Armenuhi Bayunts, parent of a displaced student in Lori Province, Armenia
The year 2020 challenged us in unexpected ways. Just as we were coming to terms with the pandemic, we were confronted by conflict—first in July, with skirmishes on Armenia’s northeastern border; then in September with a 44-day war. Because of our program’s reach—100 schools and 15,000 students—no one in the Teach For Armenia network was untouched by the resulting violence and displacement. Moreover, this same reach has allowed us to mobilize a widespread response to support conflict-affected students and communities. In particular, our Alumni-Ambassadors led the way.
Due to the war, tens of thousands of students were out of school. Many were displaced from their homes and sought refuge in different regions of Armenia. The conflict created many needs—for shelter, food, medicine, as well as access to education. In early October 2020, we launched a campaign called Teach For Peace. Through the initiative, we sourced, assembled, and distributed 500 care packages to conflict-affected students. In order to help students cope with pain and loss, we trained Teacher-Leaders in social-emotional learning and trauma-informed teaching practices. We also worked with Armenia’s Ministry of Education, Science, Culture, and Sport to continue closing the digital divide by purchasIng additional devices for remote learning.
Teach For Armenia’s Emergency Education Response has only grown from there. Immediately, we hired six Alumni-Ambassadors to serve as Emergency Education Managers, who in turn assembled teams of Emergency Education Specialists and Assistants who could organize informal education and wraparound support for displaced students. The “Specialist” position was reserved for Alumni-Ambassadors who had already undergone our two-year program. They were then joined by “Assistants,” many of whom were teachers who had also been recently displaced. Our first Emergency Education Responders were deployed to Tavush, where hundreds of people from the affected area were given temporary shelter in hotels and resorts. This team was joined by 12 Teacher-Leaders who had also been displaced due to the war. As the team expanded to include mental health professionals, other educators, and volunteers, so did the geographies we serve.
By the end of 2020, the Emergency Education Team had grown to 60 individuals working across seven regions of Armenia: Armavir, Ararat, Gegharkunik, Kotayk, Lori, Syunik, and Tavush. Together, they taught Change-Based Learning and academic subjects, organized extracurricular activities, reached out to parents, and encouraged their engagement, and provided psychological support. In four regions, we also organized home visits to give parents additional support with their children. Between October and December, our team of Emergency Education Responders reached over 1,000 conflict-affected students.

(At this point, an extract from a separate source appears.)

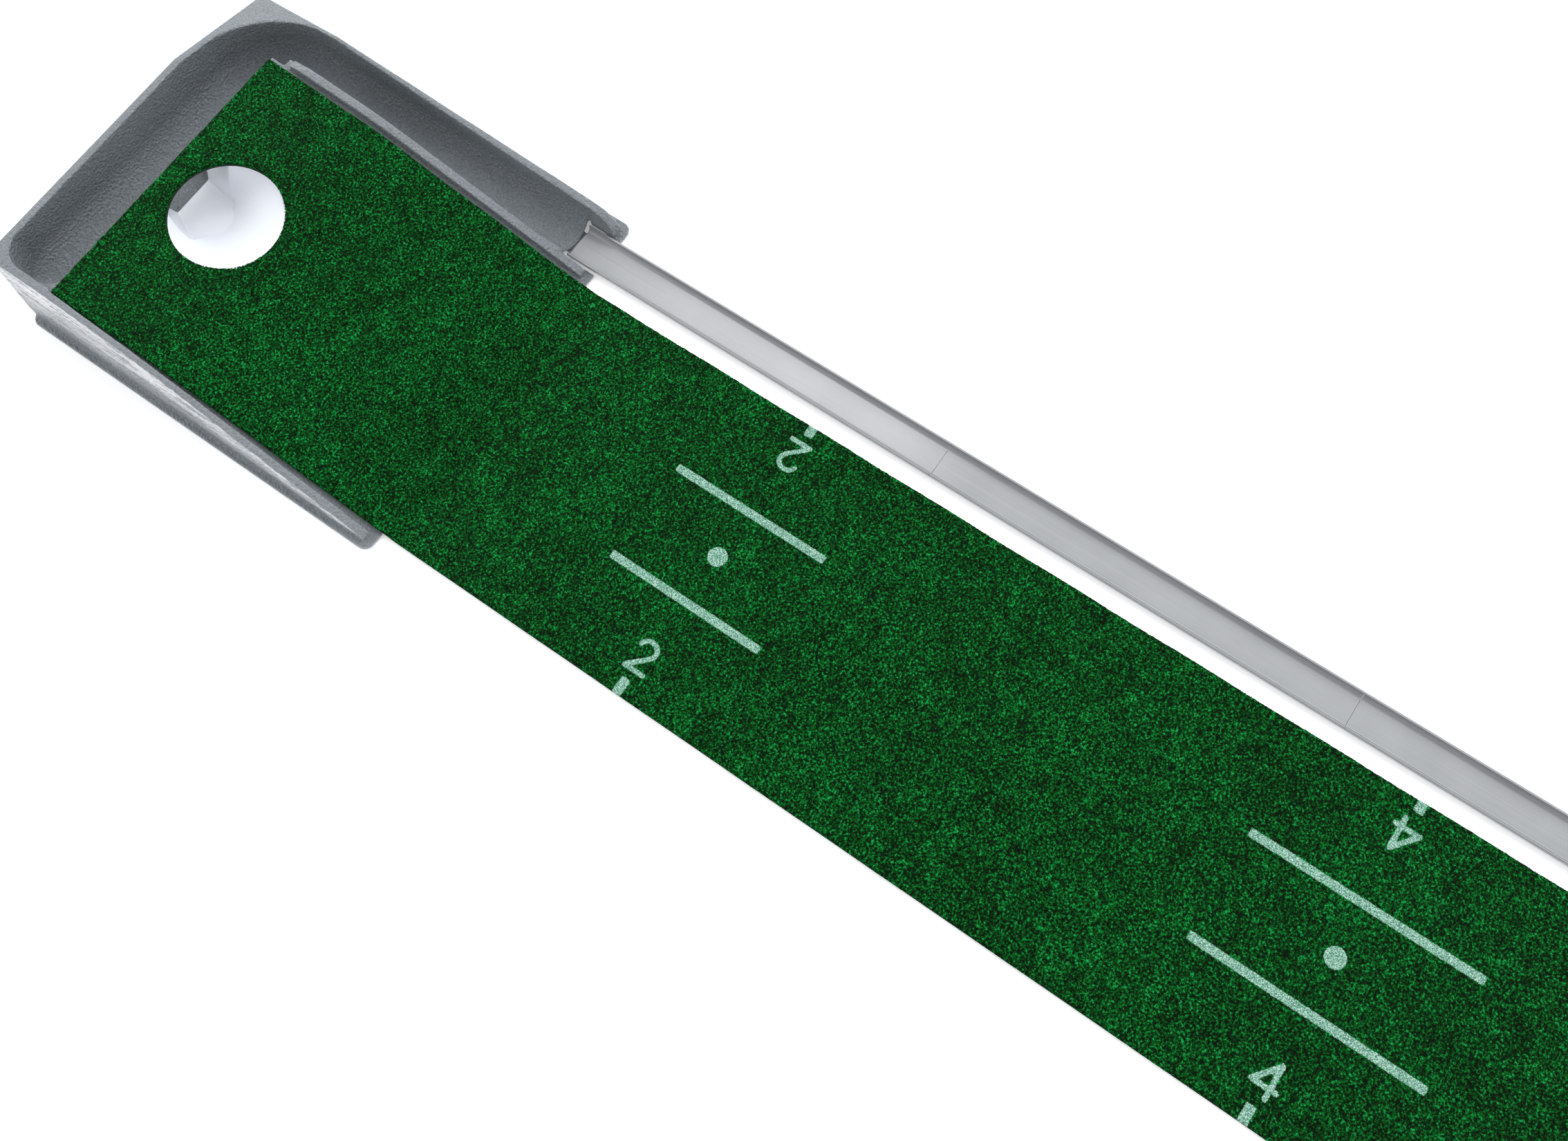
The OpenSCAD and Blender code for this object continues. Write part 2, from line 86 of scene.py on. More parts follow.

Teach For Armenia’s Emergency Education Response continued into 2021. The project was launched in close coordination with the national ministries, as well as local governments in the regions. With their input, we mapped the movement and needs of displaced students throughout the nation, which informed our priorities and actions.
Our Emergency Education Response has underscored the importance of building a movement of leaders who work in pursuit of educational equity. Teach For Armenia was able to quickly mobilize and scale a humanitarian response due to a robust talent pool of mission-aligned and values-driven educators who had undergone our training over the course of two years. Without our Alumni-Ambassadors, this project would not have been possible.